Regarding the issue of this ticket, this is not relevant, as only one playback is running in the tests.

I found the limbmpv docoumentation you link to a bit misleading: "This assumes the OpenGL context lives on a certain thread controlled by the

sfan5 commented 1 month ago
  • it is libmpv that creates and controls the tread, not the api user. The api user indeed controls the context but not the thread and should be prepared for suddenly being called from a different thread.

This is incorrect. mpv will call the update callback on any thread it wants, but you must consistently use mpv_render_context_render on the thread that has the OpenGL context. You can see in this example how it's done with an event and on_mpv_render_update does not itself call any render functions.

Looking at neumompv.cc you seem to be doing this correctly.

sfan5 commented 1 month ago

In any case it should be easy to reproduce this bug with one of the mpv examples.

deeptho commented 1 month ago
  • it is libmpv that creates and controls the tread, not the api user. The api user indeed controls the context but not the thread and should be prepared for suddenly being called from a different thread.

This is incorrect. mpv will call the update callback on any thread it wants, but you must

Yes, that is what I wrote: "it is libmpv that creates and controls the tread, not the api user."

consistently use mpv_render_context_render on the thread that has the OpenGL context.

That is the thread calling the user callback, so an mpv thread and not controlled by the user. Is there any guarantee that for the same video playback, mpv calls the callback always on the same thread to render successive frames?

Otherwise it will get really complicated, as the user code callback can not draw but instead would have to delegate this task to some other thread, which would create needless context switches.

You can see in this example how it's done with an event and on_mpv_render_update does not itself call any render functions.

No, I did not claim that it mpv draws. The user callback draws, but it does that in a thread created by mpv. The surprising bit was that mpv calls from multiple threads for multiple simultaneous video playbacks and that it is then not possible to use the same GL context even when locking to prevent simultaneous access.

I can understand why libmpv would call from a seperate thread for each video playback, but it would be helpful to mention this in the documentation, along with a warning that openGL then requires using a separate GL context per thread (it did not require that in older versions).

Looking at neumompv.cc you seem to be doing this correctly.

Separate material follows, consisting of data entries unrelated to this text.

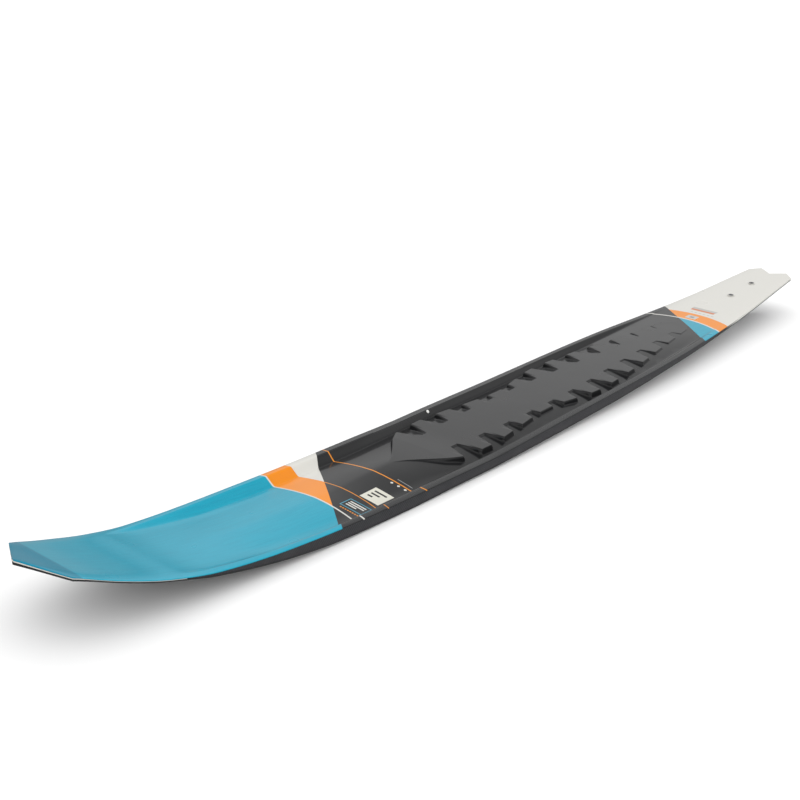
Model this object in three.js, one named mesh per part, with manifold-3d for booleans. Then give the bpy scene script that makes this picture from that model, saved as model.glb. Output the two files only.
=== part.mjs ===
// Single slalom water ski with a moulded fin, deck side up, at its real size in millimetres.
// Section frame: X is the station, from the tail (0) to the tip of the nose. Y is across, + to the
// ski's left. Z is up from the flat middle of the deck. The finished ski is pitched so that it
// stands on the fin and on the front of its base, and moved to its origin at the bottom centre.
import * as THREE from 'three';
import { mergeVertices } from 'three/addons/utils/BufferGeometryUtils.js';
import Module from 'manifold-3d';

const wasm = await Module();
wasm.setup();

// ---- driving dimensions ----
const LENGTH = 1702;
const NOSE_CORNER = { station: 1671, halfWidth: 54 };
const NOSE_FACET = { station: 1661, drop: 2.8 };
const TIP_HALF_WIDTH = 1.2;
const TAIL_CORNER = { station: 15.7, halfWidth: 42 };
const TAIL_TIP = { station: 0, halfWidth: 25.4 };
const TAIL_NOTCH_STATION = 19.5;
const DECK_THICKNESS = 0.8;
const BASE_THICKNESS = 1.2;
const LAMINATE_THICKNESS = 0.5;
const BOND_GAP = 0.3;
const WALL_GAP = 0.6;
const BASE_BEVEL_WIDTH = 8;
const CROWN_POWER = 1.6;
const REST_PITCH = THREE.MathUtils.degToRad(1.859);

// Smooth curves along the ski, as [station, value].
const rocker = curve([[0, 14], [100, 8.8], [200, 3.6], [300, 0.8], [400, 0], [1000, 0], [1100, 2.9],
  [1250, 8], [1400, 17.2], [1500, 28.6], [1560, 42.6], [1620, 63.3], [NOSE_CORNER.station, 85],
  [LENGTH, 100]]);
const outline = curve([[0, 42], [200, 59], [400, 75.5], [500, 82], [600, 85.2], [800, 88], [1000, 92],
  [1150, 91.5], [1300, 90], [1400, 86.8], [1500, 80.5], [1600, 69], [NOSE_CORNER.station, 54]]);
const baseDepth = curve([[0, 6.6], [200, 7.3], [300, 8.4], [420, 10.4], [520, 12.2], [620, 15.6],
  [720, 18.2], [820, 18.6], [1000, 16.8], [1100, 17.6], [1200, 19], [1320, 18.9], [1390, 16.1],
  [1450, 11.7], [1500, 7.8], [1550, 5.3], [1640, 5.2], [NOSE_CORNER.station, 6.9], [LENGTH, 9.7]]);
const bevelDepth = curve([[0, 0.9], [400, 1.4], [1400, 1.6], [1540, 0.7], [LENGTH, 0.7]]);
const tunnelDepth = curve([[250, 0], [500, 2.2], [1300, 2.5], [1500, 0]]);
const edgeDrop = curve([[0, 0.8], [300, 1], [1000, 1.2], [LENGTH, 1.2]]);
const rimWidth = curve([[0, 8], [500, 9], [1000, 11], [1150, 11], [1350, 8.5], [LENGTH, 9]]);
const floorEdge = curve([[0, 31], [300, 56.5], [400, 61], [600, 67.5], [850, 71.5], [1000, 74],
  [1140, 70], [1300, 69], [1400, 65.5], [1560, 62], [NOSE_CORNER.station, 42]]);
const floorDepth = curve([[300, 0], [400, 2.2], [500, 6], [600, 8.5], [850, 10], [1000, 10.5],
  [1140, 12], [1300, 12.2], [1400, 9.8], [1450, 6.2], [1500, 2.8], [1545, 0]]);
const crownDepth = curve([[1060, 0], [1125, 1.2], [1250, 6.5], [1340, 6.5], [1450, 3.5], [1545, 0]]);

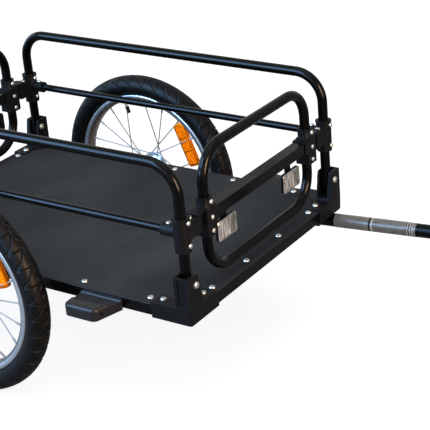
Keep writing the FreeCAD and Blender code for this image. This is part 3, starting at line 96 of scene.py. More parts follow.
# Materials. Each is a Principled shader whose colour, roughness and relief come from noise.
# The size of noise is given as lumps per metre.

class Finish:
    """A node material that is built up one layer at a time."""

    def __init__(self, name, colour, roughness, metallic=0.0, specular=0.5):
        self.material = bpy.data.materials.new(name)
        self.material.use_nodes = True
        self.nodes = self.material.node_tree.nodes
        self.links = self.material.node_tree.links
        self.shader = self.nodes["Principled BSDF"]
        self.colour = colour
        self.set("Base Color", (*colour, 1.0))
        self.set("Roughness", roughness)
        self.set("Metallic", metallic)
        self.set("Specular IOR Level", specular)
        self.place = self.add("ShaderNodeTexCoord").outputs["Object"]

    def set(self, socket, value):
        self.shader.inputs[socket].default_value = value

    def add(self, kind, **values):
        node = self.nodes.new(kind)
        for name, value in values.items():
            node.inputs[name].default_value = value
        return node

    def noise(self, lumps, detail=3.0, stretch=None):
        """Noise, drawn out where stretch says."""
        source = self.place
        if stretch:
            mapping = self.add("ShaderNodeMapping", Scale=stretch)
            self.links.new(source, mapping.inputs["Vector"])
            source = mapping.outputs["Vector"]
        node = self.add("ShaderNodeTexNoise", Scale=lumps, Detail=detail)
        self.links.new(source, node.inputs["Vector"])
        return node.outputs["Fac"]

    def tint(self, source, low, high, low_at=0.3, high_at=0.7):
        """Take the base colour from low to high as the source goes from low_at to high_at."""
        node = self.add("ShaderNodeValToRGB")
        first, last = node.color_ramp.elements
        first.position, last.position = low_at, high_at
        first.color, last.color = (*low, 1.0), (*high, 1.0)
        self.links.new(source, node.inputs["Fac"])
        self.links.new(node.outputs["Color"], self.shader.inputs["Base Color"])

    def shades(self, down, up):
        """The base colour made darker by one share, and lighter by another."""
        return [[min(1.0, value * share) for value in self.colour] for share in (down, up)]

    def mottle(self, lumps, depth, stretch=None):
        """Vary the base colour a little, lighter and darker."""
        self.tint(self.noise(lumps, stretch=stretch), *self.shades(1 - depth, 1 + depth))
        return self

    def vary_roughness(self, lumps, low, high):
        node = self.add("ShaderNodeMapRange")
        node.inputs["To Min"].default_value = low
        node.inputs["To Max"].default_value = high
        self.links.new(self.noise(lumps), node.inputs["Value"])
        self.links.new(node.outputs["Result"], self.shader.inputs["Roughness"])
        return self

    def relief(self, source, height, strength):
        """Fine relief, as high as height at most."""
        node = self.add("ShaderNodeBump", Strength=strength, Distance=height * MM)
        self.links.new(source, node.inputs["Height"])
        self.links.new(node.outputs["Normal"], self.shader.inputs["Normal"])
        return self

    def grain(self, lumps, height, strength):
        return self.relief(self.noise(lumps, detail=4.0), height, strength)


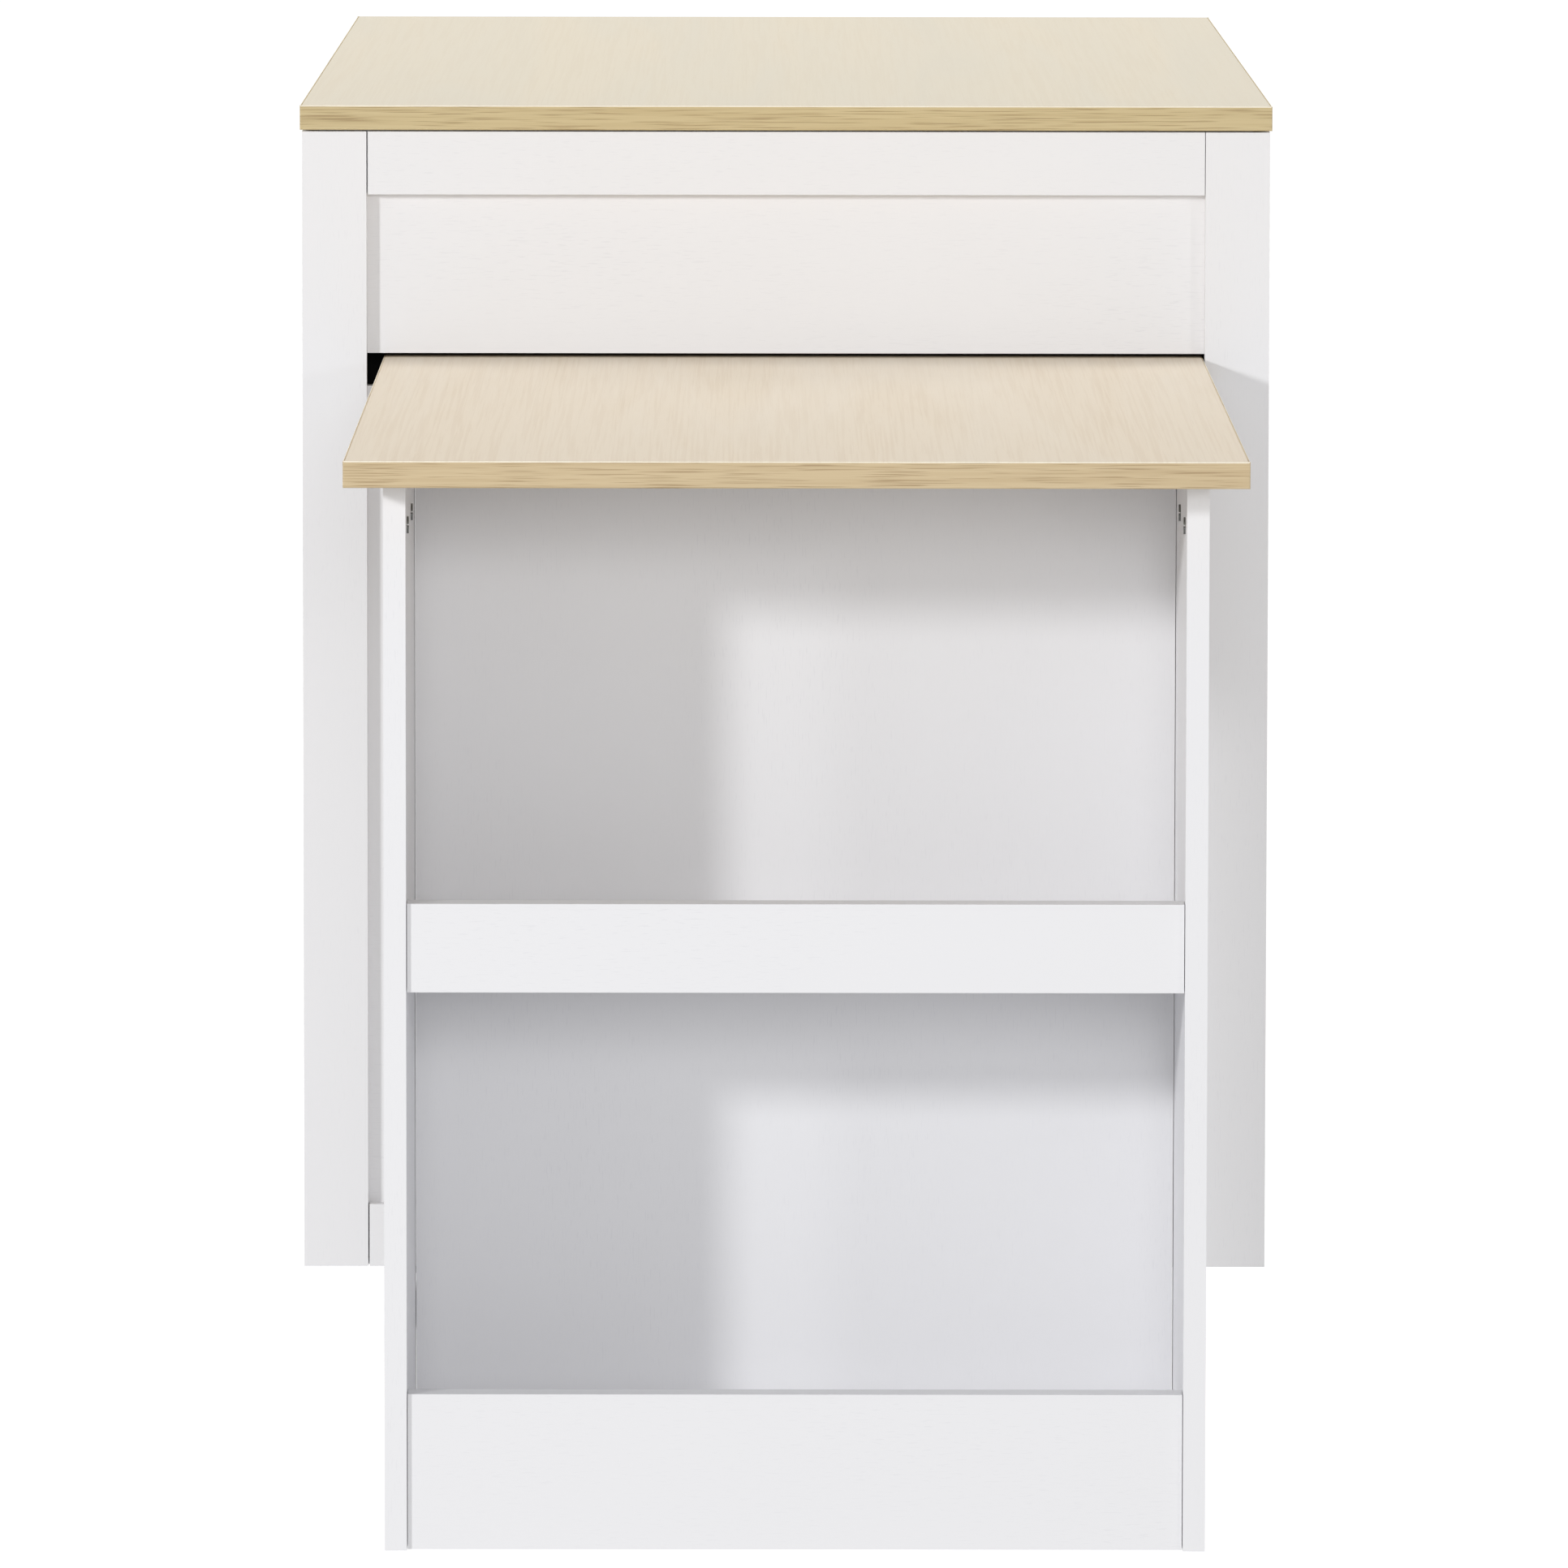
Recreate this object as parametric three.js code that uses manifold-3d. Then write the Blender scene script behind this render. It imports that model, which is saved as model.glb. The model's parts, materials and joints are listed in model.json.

Thanks for that confirmation.

sfan5 commented 1 month ago

That is the thread calling the user callback, so an mpv thread and not controlled by the user. Is there any guarantee that for the same video playback, mpv calls the callback always on the same thread to render successive frames?

No. Why would you need that?

Otherwise it will get really complicated, as the user code callback can not draw but instead would have to delegate this task to some other thread

Yes. This is what you have to do and just how the sdl example I linked works.

The user callback draws, but it does that in a thread created by mpv.

No, this is the exact opposite of what I said. You create the OpenGL context and control the draw thread. mpv calls the callback to tell you that you should draw. Do not draw inside the mpv callback, that's broken.

but it would be helpful to mention this in the documentation, along with a warning that openGL then requires using a separate GL context per thread

https://github.com/mpv-player/mpv/blob/acc69e082fff67398834de3045ef48d33d2f4d54/libmpv/render_gl.h#L31-L40

deeptho commented 1 month ago

It seems I was confused by some older, dead code in neuomdvb. The rendering indeed takes place on a thread created by neumodvb, not by libmpv.